Don’t thank me. Blame @SkinnyGeek1010 for turning me on to Phoenix. 30 years of OO down the drain!
Hah why is poor Charlotte sitting in the back? Her website gets a lot of hits… no comment!
Meteor could really improve the documentation like they have done with Phoenix. It was quite easy and felt a less steep learning curve compared I had with Meteor. Of course, the full documentation is really good these days - however I spend a lot of time finding things that were deprecated or simply non-existing. Important differences in Meteor vs other solutions were merely mentioned. Hopefully, that will change.
Did you see my meteor-elixir project towards the top? It has a Reactive setup that would be similar to using a webpack outside of the Phoenix app (only it’s Blaze in this case).

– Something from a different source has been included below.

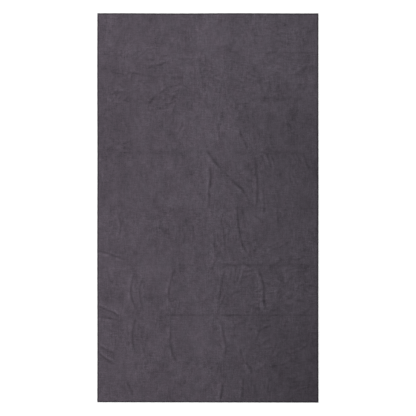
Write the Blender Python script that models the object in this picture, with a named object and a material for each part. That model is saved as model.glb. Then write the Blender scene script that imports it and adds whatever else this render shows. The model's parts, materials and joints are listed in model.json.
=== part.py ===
"""Quick dry travel towel, spread out flat, face up.

One sheet of short-pile microfibre towelling, 850 x 1500 mm, with a narrow
overlocked edge all round and a blank care label on the back.

The sheet has seven crosswise fold creases.  It is split there into eight
panels, panel 1 at the foot (-Y) to panel 8 at the head (+Y), and every crease
is a hinge.  Each crease folds upwards: an end panel turns over onto its
neighbour, the pair turns over onto the next panel, and so on to the middle,
and then the two rolled halves close on each other like a book.

Frame: X across the width, left is -X, Y along the length, Z up.  The origin
is the centre of the underside.  Metres.
"""
import math

import bmesh
import bpy
from mathutils import Vector

# ---------------------------------------------------------------- dimensions
WIDTH = 0.850            # over the overlocked edges
LENGTH = 1.500
HALF_W, HALF_L = WIDTH / 2, LENGTH / 2
CLOTH_T = 0.0016         # relaxed pile to relaxed pile

# Creases, foot to head
CREASE_Y = (-0.600, -0.414, -0.221, -0.003, 0.213, 0.4195, 0.599)
PANELS = len(CREASE_Y) + 1
ROOT_PANEL = 4           # the panel on the foot side of the middle crease
CREASE_GAP = 0.0004      # between two panels, across a crease

# Folding
RELIEF = 0.0011          # how far wrinkles stand up above a flat panel
LAYER_GAP = 0.0003       # air between folded layers
STACKED = {1: 2, 2: 3, 3: 4, 4: 8}   # crease, counted from the nearer end: layers closed

# Overlocked edge
OVERLOCK_W = 0.0040      # how far the looper threads reach in from the edge
THREAD_T = 0.0003        # wrapped layer of looper thread
BIGHT_T = 0.0004         # looper thread round the cut edge
BIGHT_R = 0.00055        # rounding of the wrapped edge
SLOT_PLAY = 0.0001       # between the thread and the cloth it wraps
CORNER_GAP = 0.0002      # from a side edge's end to the foot or head rebate
NEEDLE_R = 0.00014       # needle thread
NEEDLE_IN = 0.0044       # needle thread line, in from the edge
NEEDLE_Z = CLOTH_T - THREAD_T / 2    # level with the top layer of looper thread

# Pressed rim of the cloth, under the threads
REBATE_W = 0.0048        # in from the edge
CUT_EDGE = BIGHT_T + SLOT_PLAY       # cut edge of the cloth, in from the edge
RIM_LOW = THREAD_T + SLOT_PLAY
RIM_HIGH = CLOTH_T - RIM_LOW

# Care label, on the back near the foot end of the left edge
LABEL_REACH = 0.045      # out of the seam
LABEL_W = 0.030          # along the seam
LABEL_T = 0.00014        # one layer of satin ribbon
LABEL_SLIT = 0.00012     # between its two layers
LABEL_X = -HALF_W + REBATE_W + 0.0001    # seam end, just inside the rebate
LABEL_Y = -0.690
LABEL_Z = 0.00004        # its lower face
POCKET_DEPTH = 0.00065   # how far the pile gives way above the label
POCKET_MARGIN = 0.0006   # round the label's free sides
POCKET_OVERLAP = 0.0003  # back from the label's seam end, into the rebate

CLEAR = 0.004            # how far cutters stand out of the cloth

# ------------------------------------------------------------------- scene
for old in list(bpy.data.objects):
    bpy.data.objects.remove(old, do_unlink=True)


def new_collection(name):
    group = bpy.data.collections.new(name)
    bpy.context.scene.collection.children.link(group)
    return group


PARTS = new_collection("quick_dry_towel")
CUTTERS = new_collection("cutters")


# --------------------------------------------------------------- materials
def material(name, colour, roughness, sheen=0.0):
    mat = bpy.data.materials.new(name)
    mat.use_nodes = True
    shader = mat.node_tree.nodes["Principled BSDF"]
    shader.inputs["Base Color"].default_value = (*colour, 1.0)
    shader.inputs["Roughness"].default_value = roughness
    shader.inputs["Metallic"].default_value = 0.0
    shader.inputs["Sheen Weight"].default_value = sheen
    return mat


def towelling(name):
    return material(name, colour=(0.088, 0.078, 0.093), roughness=0.95, sheen=0.3)


def looper_thread(name):
    return material(name, colour=(0.052, 0.046, 0.056), roughness=0.7, sheen=0.1)


def needle_thread(name):
    return material(name, colour=(0.046, 0.041, 0.050), roughness=0.6)


def satin(name):
    return material(name, colour=(0.78, 0.77, 0.75), roughness=0.35)


# ------------------------------------------------------------------- layout
def panel_span(number, end_inset):
    """Lowest and highest Y of a panel: clear of its creases, and drawn in
    by end_inset from the foot or head of the towel."""
    bounds = (-HALF_L, *CREASE_Y, HALF_L)
    low_inset = end_inset if number == 1 else CREASE_GAP / 2
    high_inset = end_inset if number == PANELS else CREASE_GAP / 2
    return bounds[number - 1] + low_inset, bounds[number] - high_inset


def axis_height(crease):
    """Height of a crease's fold axis: half of the stack that closes on it."""
    layers = STACKED[min(crease, PANELS - crease)]
    stack = (layers - 1) * (CLOTH_T + LAYER_GAP) + layers * RELIEF
    return (CLOTH_T + stack) / 2


def build_frames():
    """An empty on every fold axis, chained outwards from the root panel.

    Gives each panel's empty and that empty's place in the world.
    """
    root = bpy.data.objects.new("panel_%d_frame" % ROOT_PANEL, None)
    PARTS.objects.link(root)
    frames = {ROOT_PANEL: (root, Vector((0.0, 0.0, 0.0)))}
    for number in (*range(ROOT_PANEL - 1, 0, -1), *range(ROOT_PANEL + 1, PANELS + 1)):
        inward = number + 1 if number < ROOT_PANEL else number - 1
        crease = min(number, inward)
        parent, parent_at = frames[inward]
        axis_at = Vector((0.0, CREASE_Y[crease - 1], axis_height(crease)))
        empty = bpy.data.objects.new("crease_%d_axis" % crease, None)
        empty.empty_display_type = "SINGLE_ARROW"
        empty.parent = parent
        empty.location = axis_at - parent_at
        PARTS.objects.link(empty)
        frames[number] = (empty, axis_at)
    return frames


FRAMES = build_frames()


def add_part(name, data, mat, panel, at, rotation=(0.0, 0.0, 0.0)):
    """An object hung on a panel's frame, its origin at a place in the world."""
    empty, empty_at = FRAMES[panel]
    obj = bpy.data.objects.new(name, data)
    obj.data.materials.append(mat)
    obj.parent = empty
    obj.location = Vector(at) - empty_at
    obj.rotation_euler = rotation
    PARTS.objects.link(obj)
    return obj


# -------------------------------------------------------------- basic shapes
def box_mesh(name, low, high, about=(0.0, 0.0, 0.0)):
    """A box between two world corners, its coordinates taken from a point."""
    low, high, about = Vector(low), Vector(high), Vector(about)
    bm = bmesh.new()
    bmesh.ops.create_cube(bm, size=1.0)
    bmesh.ops.scale(bm, vec=high - low, verts=bm.verts)
    bmesh.ops.translate(bm, vec=(low + high) / 2 - about, verts=bm.verts)
    mesh = bpy.data.meshes.new(name)
    bm.to_mesh(mesh)
    bm.free()
    return mesh


def arc(centre, radius, start, end, steps):
    """Points along an arc, its angles in degrees."""
    angles = [math.radians(start + (end - start) * i / steps) for i in range(steps + 1)]
    return [(centre[0] + radius * math.cos(angle), centre[1] + radius * math.sin(angle))
            for angle in angles]


def poly_spline(curve, points):
    spline = curve.splines.new("POLY")
    spline.points.add(len(points) - 1)
    for point, place in zip(spline.points, points):
        point.co = (*place, 1.0)
    return spline


def outline_curve(name, outline, length):
    """A closed flat outline with thickness: its own Z is the extrusion."""
    curve = bpy.data.curves.new(name, "CURVE")
    curve.dimensions = "2D"
    curve.fill_mode = "BOTH"
    curve.extrude = length / 2
    poly_spline(curve, [(x, y, 0.0) for x, y in outline]).use_cyclic_u = True
    return curve


def thread_curve(name, reach):
    """A straight round thread from -reach to +reach."""
    curve = bpy.data.curves.new(name, "CURVE")
    curve.dimensions = "3D"
    curve.bevel_depth = NEEDLE_R
    curve.bevel_resolution = 1
    curve.use_fill_caps = True
    poly_spline(curve, [-reach, reach])
    return curve


# ------------------------------------------------------------------- cutters
def cutter(name, low, high):
    obj = bpy.data.objects.new(name, box_mesh(name, low, high))
    obj.display_type = "WIRE"
    obj.hide_render = True
    CUTTERS.objects.link(obj)
    return obj


def rebate_cutters(side, x_range, y_range):
    """The two boxes, above and below, that leave a pressed rim on one side."""
    (x_low, x_high), (y_low, y_high) = x_range, y_range
    return [
        cutter("rebate_%s_top" % side,
               (x_low, y_low, RIM_HIGH), (x_high, y_high, CLOTH_T + CLEAR)),
        cutter("rebate_%s_back" % side,
               (x_low, y_low, -CLEAR), (x_high, y_high, RIM_LOW)),
    ]


def label_pocket_cutter():
    half = LABEL_W / 2 + POCKET_MARGIN
    return cutter(
        "label_pocket",
        (LABEL_X - POCKET_OVERLAP, LABEL_Y - half, -CLEAR),
        (LABEL_X + LABEL_REACH + POCKET_MARGIN, LABEL_Y + half, POCKET_DEPTH),
    )


ALL_X = (-HALF_W - CLEAR, HALF_W + CLEAR)
ALL_Y = (-HALF_L - CLEAR, HALF_L + CLEAR)
SIDE_CUTS = [
    *rebate_cutters("left", (ALL_X[0], -HALF_W + REBATE_W), ALL_Y),
    *rebate_cutters("right", (HALF_W - REBATE_W, ALL_X[1]), ALL_Y),
]
# Further cutters of the two end panels
END_CUTS = {
    1: [*rebate_cutters("foot", ALL_X, (ALL_Y[0], -HALF_L + REBATE_W)),
        label_pocket_cutter()],
    PANELS: rebate_cutters("head", ALL_X, (HALF_L - REBATE_W, ALL_Y[1])),
}


# -------------------------------------------------------------- cloth panels
def build_cloth(panel):
    low, high = panel_span(panel, CUT_EDGE)
    half_width = HALF_W - CUT_EDGE
    at = FRAMES[panel][1]
    name = "cloth_panel_%d" % panel
    mesh = box_mesh(name, (-half_width, low, 0.0), (half_width, high, CLOTH_T), about=at)
    cloth = add_part(name, mesh, towelling("towelling_%d" % panel), panel, at)
    for tool in SIDE_CUTS + END_CUTS.get(panel, []):
        mod = cloth.modifiers.new(tool.name, "BOOLEAN")
        mod.operation = "DIFFERENCE"
        mod.solver = "EXACT"
        mod.object = tool


# ---------------------------------------------------------- overlocked edges
def looper_outline():
    """Section of the looper threads round a left edge: a slot open inwards.

    x is measured inwards from the outer edge and y up from the underside.
    """
    slot_low, slot_high = THREAD_T, CLOTH_T - THREAD_T
    return [
        (OVERLOCK_W, CLOTH_T),
        *arc((BIGHT_R, CLOTH_T - BIGHT_R), BIGHT_R, start=90, end=180, steps=4),
        *arc((BIGHT_R, BIGHT_R), BIGHT_R, start=180, end=270, steps=4),
        (OVERLOCK_W, 0.0),
        (OVERLOCK_W, slot_low),
        (BIGHT_T, slot_low),
        (BIGHT_T, slot_high),
        (OVERLOCK_W, slot_high),
    ]


UPRIGHT = math.pi / 2    # stands an outline up, its y along Z


def build_looper(place, panel, at, turn, length):
    """Looper threads; turn, about Z, points the section inwards."""
    name = "looper_threads_" + place
    section = outline_curve(name, looper_outline(), length)
    add_part(name, section, looper_thread("looper_" + place), panel, at,
             rotation=(UPRIGHT, 0.0, turn))


def build_needle(place, panel, at, reach):
    name = "needle_thread_" + place
    thread = thread_curve(name, Vector(reach))
    add_part(name, thread, needle_thread(name), panel, at)


def build_side_edges(panel):
    """Left and right edges, stopping short of the foot and head edges."""
    low, high = panel_span(panel, REBATE_W + CORNER_GAP)
    middle, length = (low + high) / 2, high - low
    for side, sign, turn in (("left", -1, 0.0), ("right", 1, math.pi)):
        place = "%s_%d" % (side, panel)
        build_looper(place, panel, (sign * HALF_W, middle, 0.0), turn, length)
        build_needle(place, panel, (sign * (HALF_W - NEEDLE_IN), middle, NEEDLE_Z),
                     reach=(0.0, length / 2, 0.0))


def build_end_edge(place, panel, sign):
    """The foot or head edge, across the full width."""
    build_looper(place, panel, (0.0, sign * HALF_L, 0.0), -sign * math.pi / 2, WIDTH)
    build_needle(place, panel, (0.0, sign * (HALF_L - NEEDLE_IN), NEEDLE_Z),
                 reach=(HALF_W - BIGHT_R, 0.0, 0.0))


# ---------------------------------------------------------------- care label
def label_outline():
    """A ribbon folded in two: x out of the seam, y up from its lower face."""
    outer = LABEL_T + LABEL_SLIT / 2     # outer radius of the fold
    centre = (LABEL_REACH - outer, outer)
    return [
        (0.0, 0.0),
        *arc(centre, outer, start=-90, end=90, steps=8),
        (0.0, 2 * outer),
        (0.0, LABEL_T + LABEL_SLIT),
        *arc(centre, LABEL_SLIT / 2, start=90, end=-90, steps=6),
        (0.0, LABEL_T),
    ]


def build_label():
    ribbon = outline_curve("care_label", label_outline(), LABEL_W)
    add_part("care_label", ribbon, satin("label_satin"), 1, (LABEL_X, LABEL_Y, LABEL_Z),
             rotation=(UPRIGHT, 0.0, 0.0))


# --------------------------------------------------------------------- build
for number in range(1, PANELS + 1):
    build_cloth(number)
    build_side_edges(number)
build_end_edge("foot", 1, sign=-1)
build_end_edge("head", PANELS, sign=1)
build_label()
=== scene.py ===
"""A quick dry towel: creased microfibre cloth, overlocked edge threads and a blank care label.

It lies flat on z = 0, its width along x and its length along y. Left is -x, right is +x,
the foot is -y and the head is +y. Seven fold lines run across it, between eight panels.
"""
import json
import math
from collections import namedtuple

import bpy
import numpy as np
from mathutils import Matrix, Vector


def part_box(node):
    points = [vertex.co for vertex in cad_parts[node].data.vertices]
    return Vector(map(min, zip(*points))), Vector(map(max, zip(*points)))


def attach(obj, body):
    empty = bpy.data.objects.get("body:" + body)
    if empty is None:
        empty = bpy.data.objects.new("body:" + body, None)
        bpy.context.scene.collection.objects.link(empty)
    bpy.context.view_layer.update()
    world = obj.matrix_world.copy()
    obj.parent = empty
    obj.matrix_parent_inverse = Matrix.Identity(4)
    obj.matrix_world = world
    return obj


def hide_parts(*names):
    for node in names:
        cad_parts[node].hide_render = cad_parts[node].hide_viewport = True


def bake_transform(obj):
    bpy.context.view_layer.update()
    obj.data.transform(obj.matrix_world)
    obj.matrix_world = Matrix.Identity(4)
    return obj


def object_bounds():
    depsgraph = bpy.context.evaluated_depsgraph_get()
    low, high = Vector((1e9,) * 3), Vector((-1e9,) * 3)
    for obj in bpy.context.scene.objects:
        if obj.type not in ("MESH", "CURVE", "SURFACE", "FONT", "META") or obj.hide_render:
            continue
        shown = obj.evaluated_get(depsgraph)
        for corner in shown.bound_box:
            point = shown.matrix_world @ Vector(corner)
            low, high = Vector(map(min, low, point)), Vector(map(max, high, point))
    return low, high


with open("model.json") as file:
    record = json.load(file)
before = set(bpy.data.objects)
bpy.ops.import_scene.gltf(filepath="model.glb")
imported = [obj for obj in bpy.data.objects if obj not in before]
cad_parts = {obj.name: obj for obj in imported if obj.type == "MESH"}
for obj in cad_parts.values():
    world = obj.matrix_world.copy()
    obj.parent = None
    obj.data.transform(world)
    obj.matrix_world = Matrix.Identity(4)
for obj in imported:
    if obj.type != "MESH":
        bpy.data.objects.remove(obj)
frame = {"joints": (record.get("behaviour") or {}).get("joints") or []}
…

I also have a boilerplate with webpack/redux/redux-router for the frontend and the server just needs a command run:
mix phoenix.new foo --database mongodb
cd foo
mix deps.get
And then the generator builds the server boilerplate for you. If you have your models ready then you can scaffold out a model, controller, routes, and tests (this is great for learning too):
mix phoenix.gen.json posts post title:string desc:string
However, it’s not pre wired up to the Phoenix’s channels (though you could mash together the two repos and use the HTML if you want). Also if someone is looking for an app to replicate my facebook wall clone it’s up on my Github
[quote="miningsam, post:113, topic:13519"] Meteor could really improve the documentation like they have done with Phoenix. It was quite easy and felt a less steep learning curve compared I had with Meteor. [/quote]
I agree, I was going to refer Sashko to those guides as a reference as he’s working on new guides now.
you’ve made some great points regarding computing resources needed for SSR and SSR may not be necessary for most apps.
However, for consumer and/or content heavy sites, SSR is critical for SEO and, indirectly, traffic generation.
Wonder if there is a feasible option to React SSR w/ Phoenix. If not, pre-render may be the next best option.